故に、ただ単に為政者のみが三大秘法を持てばよいのではなく、政治家を含めたあらゆる職業に従事する人々が皆一様に大聖人の弟子・信徒となり、三大秘法を持った時に、自ずと王仏冥合が実現されてくるのです。

戒壇建立の御遺命とその御聖意

さて、先の『三大秘法抄』の「勅宣並びに御教書を申し下して云云」の御文には、戒壇建立のための手続きと場所が述べられていますが、大聖人は過去の戒壇建立の歴史や当時の鎌倉幕府の政治状況から「勅宣」「御教書」と仰せられたのであり、この手続きは時代により変化し得るものです。

したがって、これらの御文をもって(この表現にとらわれ)、現時において御遺命の戒壇が「国立」でなければならないなどと短絡(たんらく)的に解釈することは明らかな誤りです。

『三大秘法抄』や『一期弘法抄』に示された王仏冥合による戒壇建立の御遺命は、あくまで事相の問題であって、実際の相というものは、その時に至ってはじめて明確になるのですから、現在の私たちが軽々に未来を予測して論ずるべきものではなく、また現時点で限定できるものでもありません。ただ御仏意に任せ、時の御法主上人の御指南を拝していくことが肝要です。

『立正安国論』に、

「汝早く信仰の寸心を改めて速やかに実乗の一善に帰せよ。然れば則ち三界は皆仏国なり、仏国其れ衰へんや。十方は悉く宝土なり、宝土何(なん)ぞ壊(やぶ)れんや。国に衰微無く土に破壊(はえ)無くんば身は是(これ)安全にして、心は是禅定ならん」(同 250頁)

と仰せのように、大聖人の御聖意は正法による民衆一人ひとりの救済と、国家の安穏(あんのん)にあります。

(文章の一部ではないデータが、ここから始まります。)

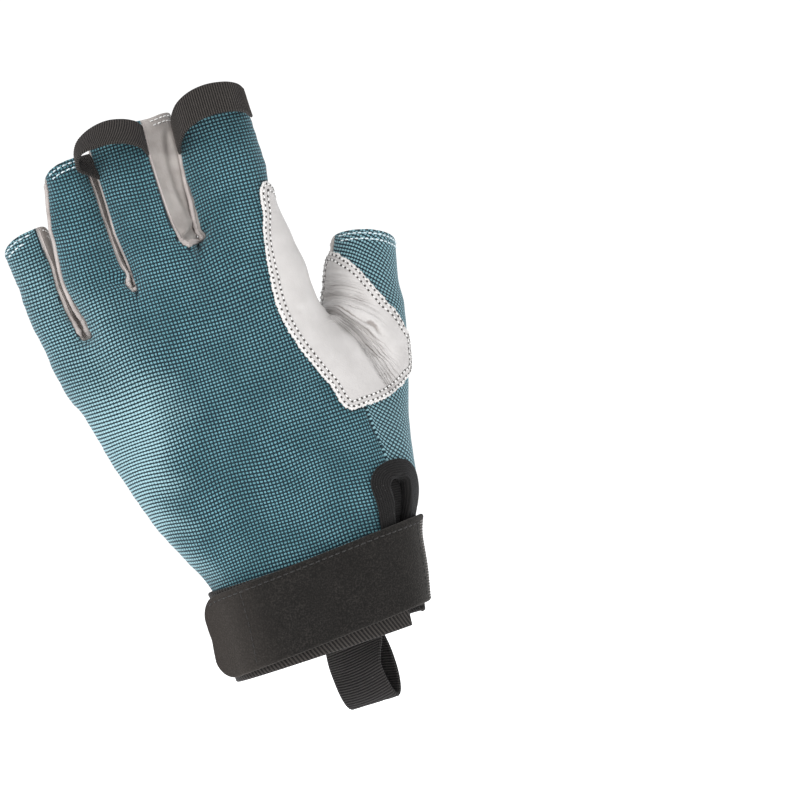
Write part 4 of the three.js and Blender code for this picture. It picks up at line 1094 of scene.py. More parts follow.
STITCH_RINGS = np.array([-1, -0.62, 0, 0.62, 1])
STITCH_LIFTS = np.array([-0.35, 0.35, 0.62, 0.35, -0.35])
STITCH_WIDTHS = np.array([0.55, 0.9, 1, 0.9, 0.55])
STITCH_SIDES = 6
HOLE_SIDES, HOLE_TIPS = 8, (0.06, -0.12)


def capsules(start, end, normal, radius):
    """Short closed threads that come up out of a surface and go down again, as one mesh."""
    middle, half = (start + end) / 2, (end - start) / 2
    along = unit(half)
    aside = unit(np.cross(normal, along))
    up = np.cross(along, aside)
    round_way = circle(STITCH_SIDES, aside, up)
    rings = []
    for share, lift, width in zip(STITCH_RINGS, STITCH_LIFTS, STITCH_WIDTHS):
        centre = middle + share * half + up * (lift * radius)
        rings.append(centre[:, None] + round_way * (radius * width))
    tips = [(middle + s * (half + along * radius * 0.5) - up * (radius * 0.6))[:, None] for s in (-1, 1)]
    points = np.concatenate([*rings, *tips], 1)
    sides, count = STITCH_SIDES, len(STITCH_RINGS)
    faces = []
    for i in range(sides):
        k = (i + 1) % sides
        for r in range(count - 1):
            a, b = r * sides, (r + 1) * sides
            faces += [(a + i, a + k, b + k), (a + i, b + k, b + i)]
        last, tip = (count - 1) * sides, count * sides
        faces += [(k, i, tip), (last + i, last + k, tip + 1)]
    each = points.shape[1]
    faces = np.array(faces)[None] + np.arange(len(points))[:, None, None] * each
    return points.reshape(-1, 3), faces.reshape(-1, 3)


def joined(parts):
    """Meshes as one."""
    points, faces, count = [], [], 0
    for p, f in parts:
        points.append(p)
        faces.append(f + count)
        count += len(p)
    return np.concatenate(points), np.concatenate(faces)


def running(rows, lift, radius, share=0.72):
    """Stitches along rows of points on the skin. lift: how far the surface under them stands off the skin."""
    parts = []
    for row in rows:
        if len(row) < 2:
            continue
        centre, half = (row[1:] + row[:-1]) / 2, (row[1:] - row[:-1]) / 2 * share
        normal = outward(centre)
        raised = centre + normal * (lift + relief(centre))[:, None]
        points, faces = capsules(raised - half, raised + half, normal, radius)
        parts.append((pose(points), faces))
    return joined(parts)


def pinhole_shades(rows, lift, radius):
    """Painted shade of the needle holes at the ends of stitches, as flat dark closed discs just over the
    surface.
    """
    parts = []
    k = np.arange(HOLE_SIDES)
    after, tip = (k + 1) % HOLE_SIDES, np.full(HOLE_SIDES, HOLE_SIDES)
    disc = np.concatenate([np.stack([k, after, tip], 1), np.stack([after, k, tip + 1], 1)])
    for row in rows:
        normal = outward(row)
        along = unit(np.gradient(row, axis=0))
        centre = row + normal * (lift + relief(row))[:, None]
        flat = centre[:, None] + circle(HOLE_SIDES, along, np.cross(normal, along)) * radius
        tips = [(centre + normal * height)[:, None] for height in HOLE_TIPS]
        points = np.concatenate([flat, *tips], 1)
        faces = disc[None] + np.arange(len(row))[:, None, None] * points.shape[1]
        parts.append((pose(points.reshape(-1, 3)), faces.reshape(-1, 3)))
    return joined(parts)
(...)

したがって、私たち僧俗が一致団結し、「一人が一人の折伏」を行じていく日々の実践の帰結として王仏冥合の社会が現実となり、広宣流布、御遺命の戒壇建立がなされることを確信し、「平成二十一年・『立正安国論』正義顕揚七百五十年」の御命題達成に向けていよいよ精進してまいりましょう。